On the return journey the lure of Mellows Road underpass this time pulled me in. The profusion of graffiti/street art was of a different league here. No reference to football. Instead a bloodshot eyed weed smoking Homer Simpson and the tag 'Talos' were two things that lingered in my mind upon departure. An image came to mind of the Bronze giant of Greek myth relegated to spend all enternity in a piss-soaked underpass with a dim-witted middle aged cartoon man.
The 'road sign' had been customised to feature yin/yan symbols, which coupled with the word 'mellow' suggested a mystical element to whatever proceedings had been taking pace here with Talos and Homer Simpson.
I followed the footpath through the greenspace which was parallel to the Airfield Cycleway zone, except this time with the addition of Peterborough indoor bowls club behind a perimeter fence on the left. I emerged on Star Road and shortly afterwards re-encountered another locus of an early Peterborough lunchtime walk. The ex-church building, featuring memorial bricks with carved names of various apparently once important people, again drew me in.
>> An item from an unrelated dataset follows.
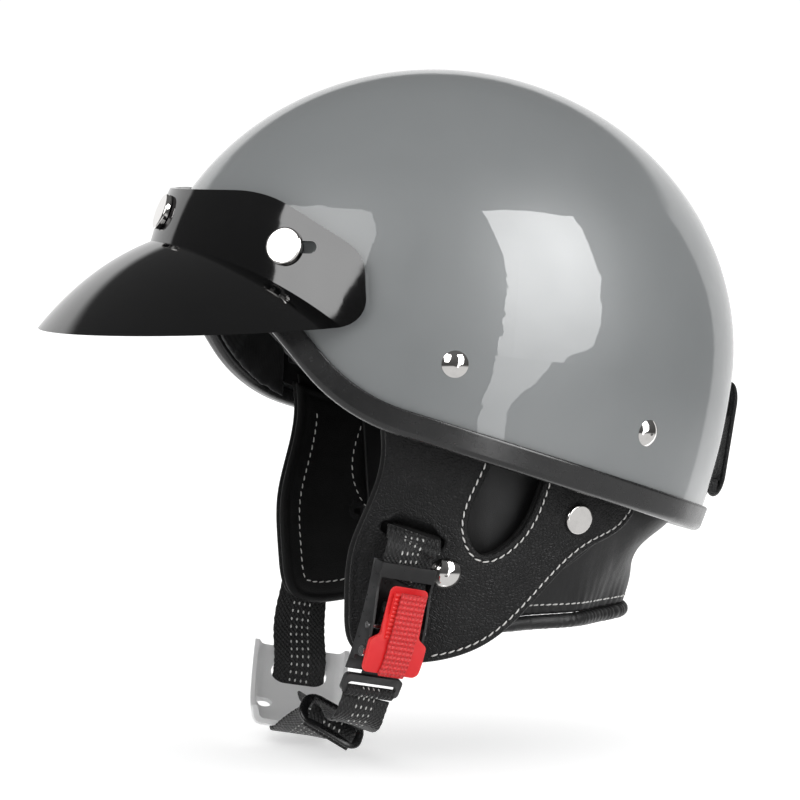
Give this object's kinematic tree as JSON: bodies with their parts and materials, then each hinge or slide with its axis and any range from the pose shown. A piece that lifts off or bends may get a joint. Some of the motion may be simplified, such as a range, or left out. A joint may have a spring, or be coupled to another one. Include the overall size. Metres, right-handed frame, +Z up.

I re-read the inscriptions and noticed some i'd not seen (or forgotten) when I was last here. I lingered for a while, pondering why 'J S Anderson for Deeping St James' or 'Mr T Farrow for Thornley' might be important or whether the places named on the various bricks might have some significant pycho-geographical connection. The last 'brick' I noticed, emerging from behind some ivy, was 'Mr J Alley for New Road'. New Road' being close to my office, I took this as a direction to go back to work. My time was up.